Results and discussion
Indenofluorenes with o- or m-quinodimethane substructure
Compared to p-QDM congeners such as those listed in Figs. 1 and 2, synthesis and physical organic studies of o-QDMs have been much less done owing to their inherent high reactivity and the s-cis geometry of the exocyclic diene moiety which renders steric protection difficult. The scarce examples of o-QDMs include tetraphenyl derivative 7  and pleiadene , which have been detected in rigid glass matrices at low temperature, and a series of tetraaryl o-QDMs incorporated into a phenanthrene framework such as 8 , which were successfully isolated (Fig. 3). Though Le Berre reported the synthesis of 11,12-diphenylindenofluorene 3c, its molecular structure and detailed electronic structure have not been investigated . We initiated our research in the indenofluorene field inspired by an accidental finding of a dimeric product 14, which is most likely formed via an intermediate 13 having an indenofluorene backbone, obtained by treatment of octadehydrotribenz  annulene (12) with n-butyllithium (Scheme 2) . This finding prompted us to investigate molecular and electronic structure of stabilized dimesityl derivative of indeno[2,1-a]fluorene 3b as described below .

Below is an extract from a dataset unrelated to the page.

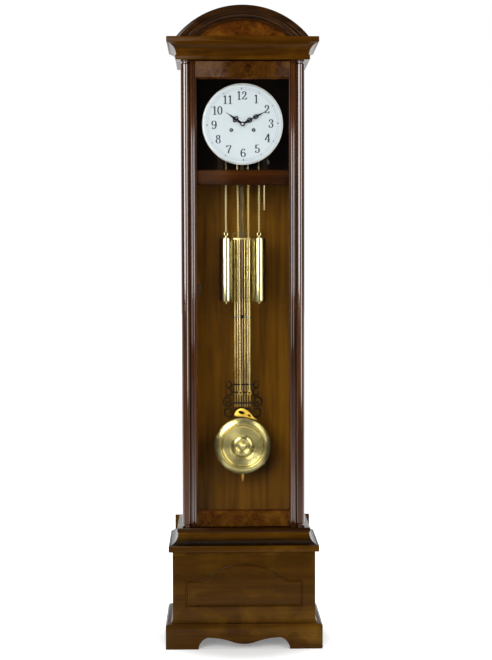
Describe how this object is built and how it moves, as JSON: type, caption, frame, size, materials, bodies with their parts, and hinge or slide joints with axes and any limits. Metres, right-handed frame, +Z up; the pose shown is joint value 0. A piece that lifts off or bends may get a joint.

We noticed that 6a having additional benzene ring fused to 3a contained a 2,3-naphthoquinodimethane (NQDM) substructure. NQDM was known to be even more reactive than o-QDM and has never been isolated previously despite many attempts. The parent NQDM 9 and its bridged derivative 10 were only spectroscopically characterized in glass matrices at low temperatures (Fig. 3) . Sterically protected NQDM derivatives such as 11 were reported by Jones and co-workers to be persistent at room temperature for UV-vis measurement and were trapped by a dienophile . However, they were not isolated due to facile air oxidation. Given the stabilization effect observed in 3b, which was due to electronic and steric effects exerted by the indenofluorene framework and the mesityl groups, respectively, we thought it might be possible to isolate a 2,3-naphthoquinodimethane derivative such as 6b having an indenofluorene framework. This turned out indeed the case .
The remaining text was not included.